The batches 718, 720 may be of the same type or of different types e.g. different types for accommodating different numbers of food items 712 and or different weights of food items in the batches. It is understood that different types of batches 718, 720 may in fact be structurally identical, but intended for accommodating different numbers of food items 708. For example, batches 720 may be used for 400g batch jobs, where each batch should contain two items with a total weight of at least 400g. Batches 718 may similarly be used for 400g batch jobs, where each batch should contain three items with a total weight of at least 400g. The batches 718 and 720 may be transported on a batch conveyor 722.

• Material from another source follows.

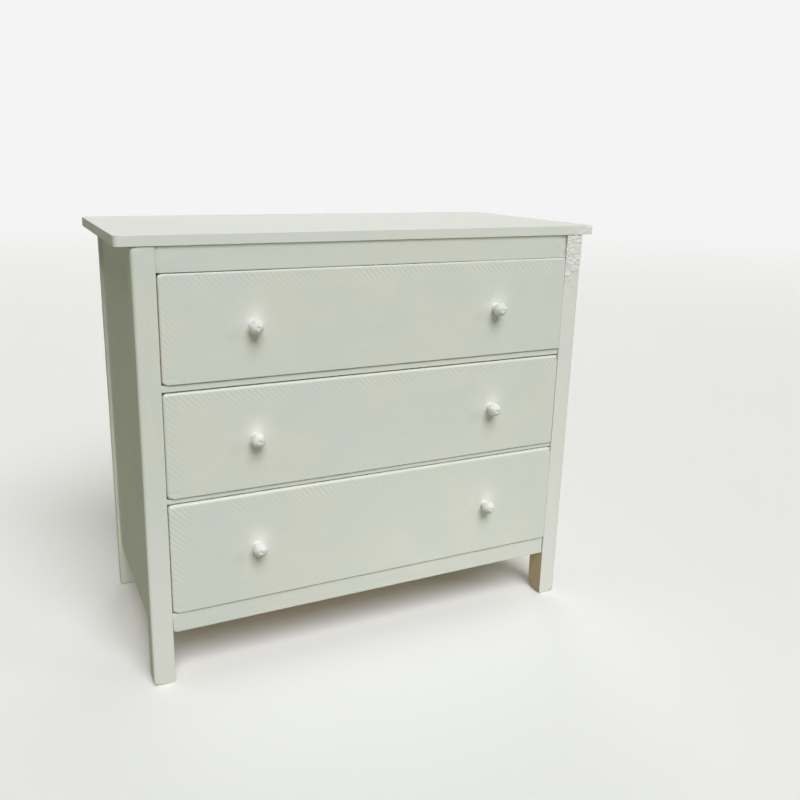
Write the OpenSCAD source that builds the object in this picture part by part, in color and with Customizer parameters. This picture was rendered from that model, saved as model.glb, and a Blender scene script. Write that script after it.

In operation, a whole poultry bird may undergo a breakup process into different batching lines such that the whole poultry bird can undergo more than one breakup process onto different processing lines. For example, poultry fillets can be placed on one batching line, and the poultry pieces such as wings and/or legs go to another batching line. It may be considered by a user that the weight distribution of the batching line for the wings is not as important as the weight distribution for the fillets.

Any weight distribution can be selected as appropriate for any particular food item. For example, a target weight distribution will depend on the orders received (weight target and e.g. number of pieces in the trays), where in case of more "difficult" batch, such as only 3 fillets in a tray with a target weight, that the requirement might be that the distribution is narrower than if a batch was made to fulfil an order of for example 6 fillets in a tray, where a broader weight range may be acceptable i.e. more tolerance is provided in the weight rang. In practical terms, embodiments include adapting the weight distribution to the batches currently taking place, and when an order from customer A is completed, and a new order is received with "easier" batches (e.g. larger weight and larger number of pieces), that the distribution requirements can then be automatically adjusted and new weight range defined.